Par : Kamel Zaiem

Dimanche 20 juin 2021, le Journal télévisé de 20h. ça fait déjà quelques heures que la tenniswoman tunisienne Ons Jabeur venait d’entrer dans l’histoire du tennis mondial, étant la première joueuse arabe à remporter un tournoi et un titre sur le circuit WTA. Quoi de mieux pour orner un journal amorphe où les activités et les faits traduisent le stress et la morbidité de tous les jours.

A la surprise générale, le volet sportif du journal s’est limité aux deux rencontres de football des demi-finales de la coupe de Tunisie, curieusement transformée en coupe Salah Ben Youssef, au gré des désirs du président de la FTF.

Un journal manipulé et dépassé

Eh oui, Ons Jabeur ne figurait pas sur le carnet des priorités de l’équipe rédactionnelle du Journal télévisé, noyé lui-aussi dans le populisme qui fait des déchets du football le bouquet officiel du jour, se permettant le luxe d’une information qui a circulé partout dans le monde du sport, sauf en Tunisie, la Patrie de la vaillante Ons Jabeur.

Et pourtant… Ons venait de réaliser le rêve de toute la nation arabe en matière de sport féminin. La joueuse tunisienne a remporté à Birmingham le premier titre de sa carrière sur le circuit de la WTA en battant en finale la Russe Daria Kasatkina en deux sets (7–5, 6–4). Ainsi, Ons Jabeur est devenue la première femme arabe à remporter un titre sur le circuit WTA grâce à cette victoire en finale après avoir échoué dans deux autres finales précédentes, à Charleston il y a quelques mois et à Moscou en 2018 face à la même kasatkina.
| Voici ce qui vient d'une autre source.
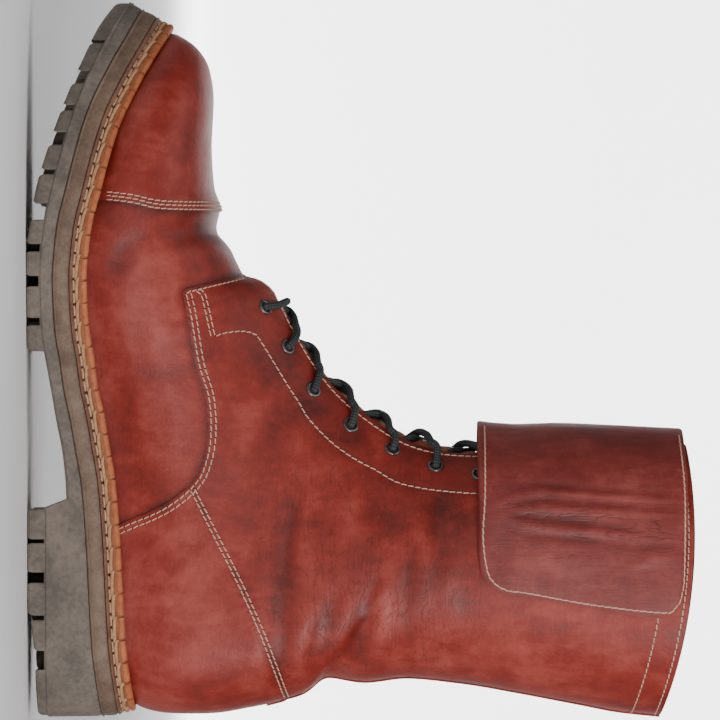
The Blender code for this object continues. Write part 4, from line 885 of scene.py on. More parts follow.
vamp_tone = tone_of(VAMP_FOLD, (CAP_FIELD, 2.2, 0.20), (QUARTER_FIELD, 2.0, 0.22))
vamp = leather_piece("vamp", layer(VAMP_LEVEL, VAMP_FOLD, VAMP_FIELD * 0 + 9, vamp_tone), VAMP_FIELD, before_heel & open_front, LEATHER)
cap_tone = tone_of(CAP_RELIEF, (CAP_FIELD, 0.9, 0.2))
toe_cap = leather_piece("toe_cap_leather", layer(CAP_LEVEL, CAP_RELIEF, CAP_FIELD, cap_tone), CAP_FIELD, before_heel, LEATHER)
quarter_tone = tone_of(QUARTER_RELIEF, (QUARTER_FIELD, 0.9, 0.22), (counter_away, 0.9, 0.18))
quarter_layer = layer(QUARTER_LEVEL, QUARTER_RELIEF, QUARTER_FIELD, quarter_tone)
quarters = leather_piece("quarters_and_shaft", quarter_layer, QUARTER_FIELD, open_front, LEATHER)

INNER = OUTER - NORMAL * WALL


def strip_between(name, first, second, finish, bulge=0.0, out=None, closed=False):
    """Narrow band between two lines of points, rounded outwards."""
    count = 5
    lines = []
    for t in np.linspace(0, 1, count):
        line = first * (1 - t) + second * t
        if out is not None:
            line = line + out * bulge * math.sin(math.pi * t)
        lines.append(line)
    verts = np.concatenate(lines)
    n = len(first)
    faces = []
    for r in range(count - 1):
        for i in range(n if closed else n - 1):
            j = (i + 1) % n
            faces.append([r * n + i, r * n + j, (r + 1) * n + j, (r + 1) * n + i])
    return piece(name, verts, faces, finish, 60.0)


HIGH = quarter_layer[:, :, :3]
collar_columns = np.concatenate([np.arange(0, LACING[0] + 1)])
collar_out = np.concatenate([HIGH[-1, LACING[1] : COLS - 1], HIGH[-1, : LACING[0] + 1]])
collar_in = np.concatenate([INNER[-1, LACING[1] : COLS - 1], INNER[-1, : LACING[0] + 1]])
collar_edge = strip_between("collar_edge", collar_out, collar_in, EDGE_LEATHER, 0.0006, np.array([0.0, 0.0, 1.0]))
edge_pieces = [collar_edge]
for name, column, sign in (("lacing_edge_outer", LACING[0], 1), ("lacing_edge_inner", LACING[1], -1)):
    out = OUTER[THROAT:, column] - OUTER[THROAT:, column - 2 * sign]
    out /= np.linalg.norm(out, axis=1)[:, None]
    edge_pieces.append(strip_between(name, HIGH[THROAT:, column], INNER[THROAT:, column], EDGE_LEATHER, 0.0005, out))
out = OUTER[THROAT, LACING[0] : LACING[1] + 1] - OUTER[THROAT - 2, LACING[0] : LACING[1] + 1]
out /= np.linalg.norm(out, axis=1)[:, None]
VAMP_HIGH = OUTER + NORMAL * VAMP_LEVEL
edge_pieces.append(strip_between("throat_edge", HIGH[THROAT, LACING[0] : LACING[1] + 1], INNER[THROAT, LACING[0] : LACING[1] + 1], EDGE_LEATHER, 0.0004, out))

lining_points, lining_faces, _ = trimmed(INNER, np.ones(ROWS.shape + (COLS,)), open_front)
lining_points, lining_faces = compact(lining_points, [face[::-1] for face in lining_faces])
lining = piece("lining", lining_points, lining_faces, LINING, 60.0)

# Back seam, a folded strip up the heel
back = HIGH[:, 0][ROWS >= HEEL_ROW]
back_x = back[:, 2] * 1000
strip_rows = back[(back_x > 104)]
seam_lines = []
for y, lift in ((-0.0026, -0.0006), (-0.0023, 0.0003), (-0.0008, 0.0008), (0.0, 0.0009), (0.0008, 0.0008), (0.0023, 0.0003), (0.0026, -0.0006)):
    line = strip_rows.copy()
    line[:, 1] += y
    line[:, 0] -= lift
    seam_lines.append(line)
verts = np.concatenate(seam_lines)
n = len(strip_rows)
faces = [[r * n + i, (r + 1) * n + i, (r + 1) * n + i + 1, r * n + i + 1] for r in range(6) for i in range(n - 1)]
back_seam = piece("back_seam_strip", verts, faces, LEATHER, 60.0, np.full(len(verts), 0.40))

# Tongue under the lacing

FINE_ROWS = list(np.linspace(0, LAST_ROW, 5 * LAST_ROW + 1))
FINE = surface(FINE_ROWS, (16, 24, 8))
FINE_NORMAL = normals_of(FINE, FINE_ROWS)
FINE_MIDDLE = FINE.shape[1] // 2


def from_ridge(i, distance):
    """Point and normal on a fine row, whole or between, at a distance from the ridge."""
    low = int(math.floor(i))
    high = min(low + 1, len(FINE_ROWS) - 1)
    share = i - low
    grid = FINE[low] * (1 - share) + FINE[high] * share
    facing = FINE_NORMAL[low] * (1 - share) + FINE_NORMAL[high] * share
    step = 1 if distance < 0 else -1
    line, normal = grid[FINE_MIDDLE::step], facing[FINE_MIDDLE::step]
    length = np.concatenate([[0], np.cumsum(np.linalg.norm(np.diff(line, axis=0), axis=1))])
    at = abs(distance)
    point = np.array([np.interp(at, length, line[:, c]) for c in range(3)])
    facing = np.array([np.interp(at, length, normal[:, c]) for c in range(3)])
    return point, facing / np.linalg.norm(facing)


def gap_at(i):
    return float(smooth(SECTION_PLACES, SECTION_DATA[:, 11], i / 5))


tongue_rows = np.linspace(5 * (THROAT_ROW - 1), 5 * LAST_ROW - 3, 90)
tongue_shares = np.linspace(-1, 1, 41)
tongue_out, tongue_in = [], []
for i in tongue_rows:
    gap = gap_at(i)
    for share in tongue_shares:
        point, normal = from_ridge(i, TONGUE_REACH * share)
        swell = TONGUE_SWELL * max(0.0, 1 - (TONGUE_REACH * share / gap) ** 2)
        swell *= min(1.0, max(0.0, (i - 5 * THROAT_ROW) / 4))
        wave = 0.0004 * math.sin(i * 0.9 + 3 * share) * max(0.0, 1 - (share * 2.2) ** 2)
        swell *= 1 + 1.5 * math.exp(-(((point[2] * 1000 - 184) / 15) ** 2))
        tongue_out.append(point - normal * (WALL + TONGUE_GAP - swell - wave))
        tongue_in.append(point - normal * (WALL + TONGUE_GAP - swell - wave + TONGUE_THICKNESS))
n = len(tongue_shares)
total = len(tongue_out)
faces = []
for r in range(len(tongue_rows) - 1):
    for k in range(n - 1):
        a = r * n + k
        faces.append([a, a + n, a + n + 1, a + 1])
        faces.append([a + total, a + 1 + total, a + n + 1 + total, a + n + total])
rim = [k for k in range(n)] + [r * n + n - 1 for r in range(1, len(tongue_rows))]
rim += [total - 1 - k for k in range(1, n)] + [r * n for r in range(len(tongue_rows) - 2, 0, -1)]
for a, b in zip(rim, rim[1:] + rim[:1]):
    faces.append([a, b, b + total, a + total])
tongue = piece("tongue_leather_piece", np.array(tongue_out + tongue_in), faces, TONGUE_LEATHER, 50.0)

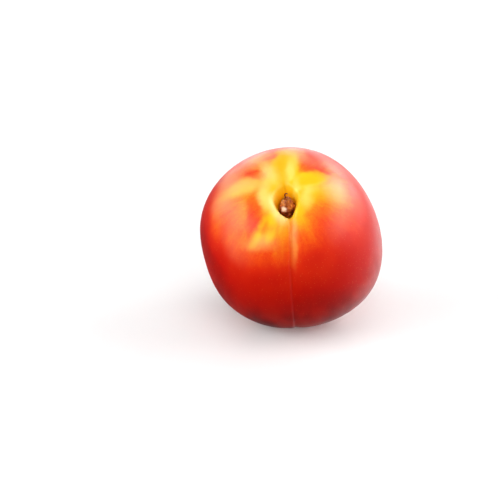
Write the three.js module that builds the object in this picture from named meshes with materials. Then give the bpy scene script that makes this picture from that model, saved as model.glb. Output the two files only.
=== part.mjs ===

C’est dire que cette impressionnante championne a la peau dure et ne baisse jamais les bras ; Elle a attendu son heure pour prendre sa revanche et pour écrire une belle page de l’histoire du sport féminin arabe.

Ignorée mais de plus en plus déterminée

Celle qui continue à être ignorée par les autorités sportives officielles en Tunisie et par certains médias qui ne connaissent du sport que le mièvre football et ses déboires et piètres prestations, l’a amèrement rappelé après son premier sacre : « Je savais que je devais foncer, je devais gagner ce titre pour enfin respirer et donner l’exemple. Il n’y a pas beaucoup de Tunisiennes ou d’Arabes qui jouent à ce niveau, alors j’espère que cela pourra les inspirer et les stimuler, pour peu qu’ils bénéficient de plus d’intérêt et d’encouragements, et je veux voir plus de joueurs et de joueuses arabes et tunisiens jouer avec moi sur le circuit. »

Mieux encore, La Tunisienne est en bonne forme cette saison puisqu’elle détient le record de nombres de matches gagnés (28), à égalité avec l’actuelle n°1 mondiale, Ashleigh Barty.

C’est dans ce contexte d’indifférence que cette précieuse réussite sportive est venue secouer un pays asphyxié par ses différentes crises, économique, politique, sanitaire et sociale.

Certes, les citoyens, férus de sport ou pas nécessairement, ont accueilli cet exploit avec joie et fierté. Ils ont tous vu à la télé la grandeur de ce succès dans un tournoi qui réunit les meilleures joueuses du tennis mondial et qui fut transmis en direct par les plus connues des chaines de télévision à travers le monde.

Pas dans leurs agendas

Bravo pour Ons qui est parvenue, comme elle sait souvent le faire, à nous redonner du sourire et de l’espoir au moment où la Tunisie baigne dans la morosité et le désespoir, devenu le pain quotidien d’un peuple victime de sa classe politique qui fait tout pour faire de ce désespoir une fatalité à laquelle nul ne peut échapper.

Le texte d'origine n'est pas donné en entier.